Regarding operational definitions of terms, a crucial matter in social science,
there are none. It is unclear if the table includes—or not—shootings by police,
or how many shootings there may be. In other words there is no way to gain any
idea whatsoever about the magnitude of the phenomenon being alleged. Whether
Spitzer is talking about 10, 100, or 1,000 homicides is unknowable. This is not
how serious social scientific findings are reported. Generally, stand-alone
percentages signify a perceptual scam, an attempt to raise funds or alarm; if
the frequency of some phenomenon increases from one to three, then a 150
percent increase is reported.
The author also relies on sources such as the reflexively
antigun group Violence Policy Center, which is more public relations office
than research center. (In addition to sensationalistic journalism, which it
does well, VPC also frequently plays the percentages game.) To the semiotic
ingenuity of VPC staff we owe the popularization of perceptual red herrings
such as assault weapon, gun show loophole
and universal background check, terms
that seem to mark the cognitive limits of the uniformed.
Spitzer seems to treat VPC and similar organizations as
sources of revealed truth. Evidence of this slant are comments on how the “gun industry” has “poured money into NRA coffers.”
And, “NRA sealed its decades–long political hold on the gun industry when it
spearheaded enactment of national legislation that provided the gun industry
with unique protection from lawsuits, the Lawful Commerce in Arms Act of 2005.” But Spitzer doesn’t quite get it. Sure, the
gun industry gives money to NRA, but NRA’s finances derive largely from its
five million members. NRA is not a corporate lobby, but a citizens group. NRA
is not the gun industry, which has its own lobby. The 2005 Act was created more
to protect would be gun owners when anti-gun groups adopted a strategy of
frivolous (but expensive) lawsuits in an attempt to bankrupt the industry, and
destroy Second Amendment rights from the supply side. Spitzer seems to confound
these things, although appears unaware of the latter facts. Myself, I use VPC’s
polemical analyses as examples of equivocal language, tendentiously selected
data and ill-defined terms when I teach propaganda/persuasion classes. They
provide excellent examples of bad.
Spitzer also seems to misapprehend the nature and origins of
Stand Your Ground laws, even while discussing them at length. In his chapter,
“How Did We Get From Self Defense to Shoot First?” he seems to think that these
laws mean that anyone who feels threatened can kill someone. No, absolutely
not. The recent stand your ground laws have changed nothing in basic
self-defense law. Commensurate force is justified only when a serious imminent threat to life or person exists, and
the person defending himself must be in a place or situation in which he has a
right to be, e.g., an armed robber cannot claim he shot his victim in
self-defense because the victim resisted. The standard applied is that of the reasonable person, i.e., what would a
reasonable person do under the same circumstances? This does not equate with
“shoot first.” There is also room for reasonable error, e.g., a lethal response
to a realistic toy gun. Spitzer correctly understands that the George
Zimmerman/ Trayvon Martin case was not an incident of SYG, although he quotes a
vacuous comment by President Barack Obama about how if Zimmerman stood his
ground then Martin also stood his, which suggests that Spitzer stands not alone
in his misapprehensions. This homicide was justified on the grounds that Martin,
who was physically larger and more powerful than the diminutive and apparently
idiotic Zimmerman, was pounding Zimmerman’s head against concrete while
smashing in his face. I have seen photographs showing Zimmerman’s damages. This
seems to be reasonable self-defense; at least it did to an impartial jury.

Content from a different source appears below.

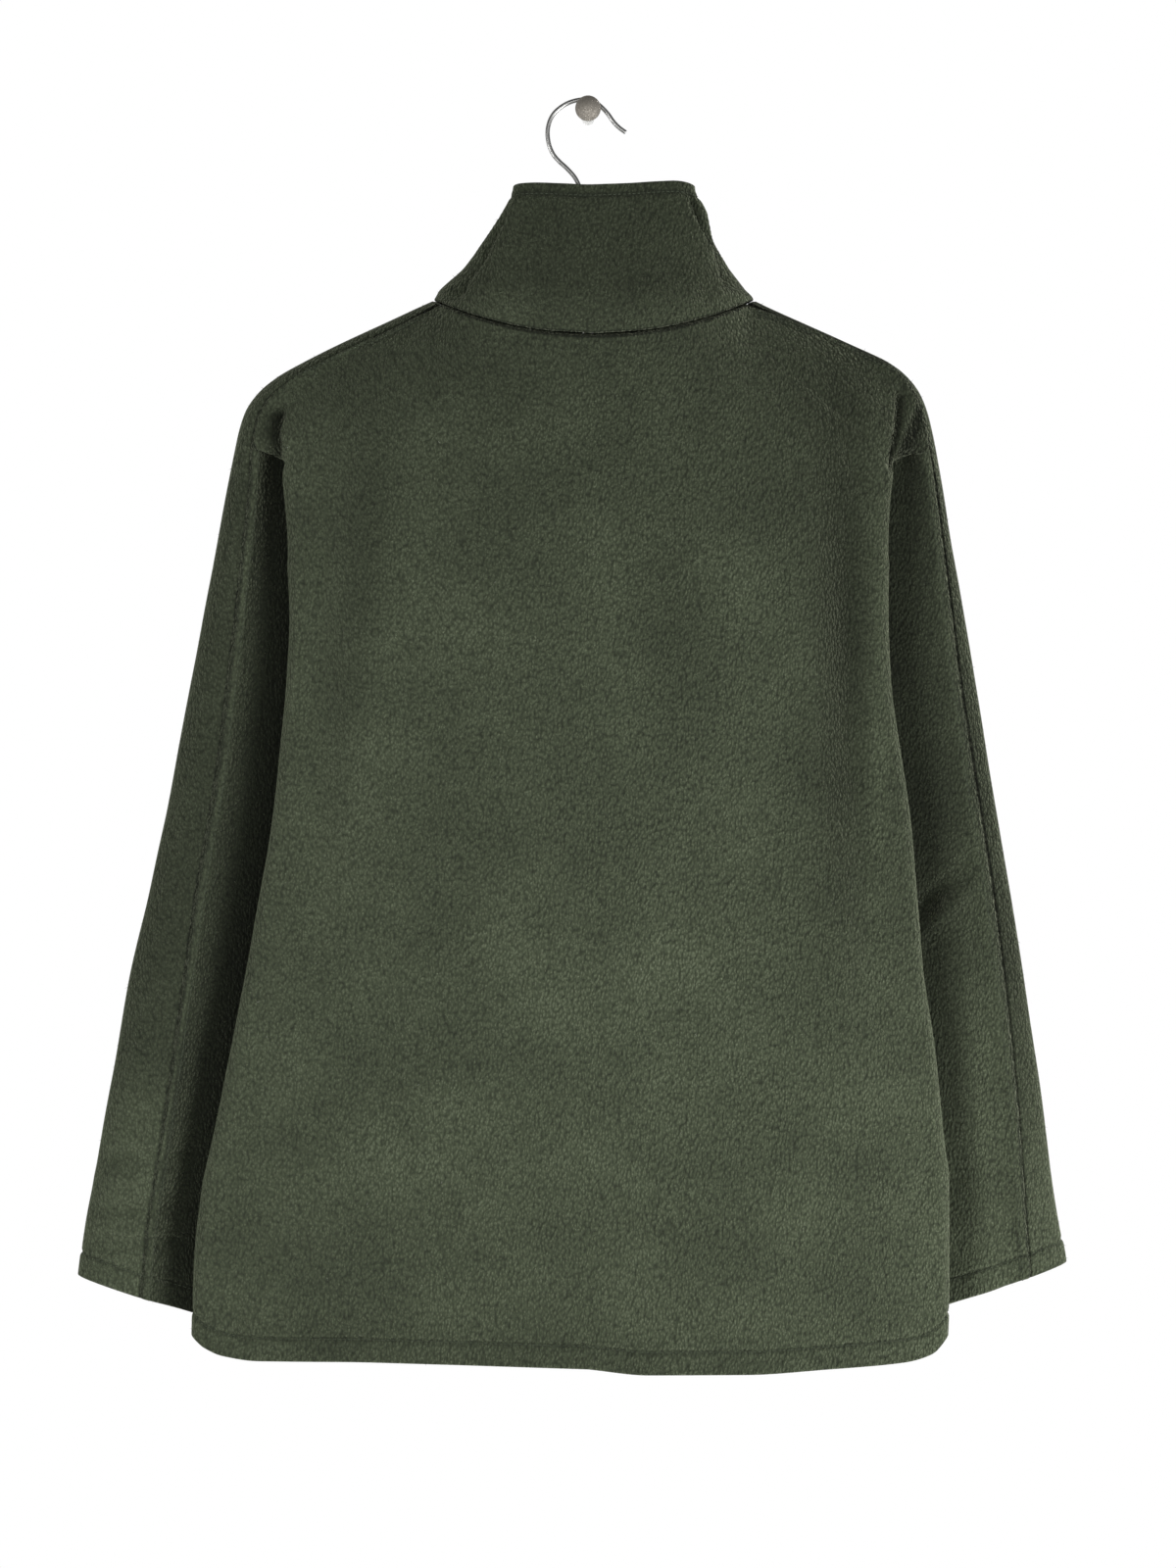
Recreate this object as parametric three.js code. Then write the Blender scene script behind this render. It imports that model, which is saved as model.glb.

Spitzer seems indignant that stand your ground laws shield
self-defense shooters from investigation. (They don’t.) But he doesn’t get it.
Apparently he thinks the legislators who passed these things in so many states
are homicide enablers. What SYG does is (1) shield citizens from overzealous
and ruinous prosecutions, and (2) removes a burden of proof that had been
placed upon a citizen in some states to prove that she had attempted to retreat
before shooting. SYG laws were designed to prevent the horror situation where a
homeowner shoots in self-defense, and then is immediately jailed for weeks or
months, interrogated, losing job and home (signed over to defense attorneys)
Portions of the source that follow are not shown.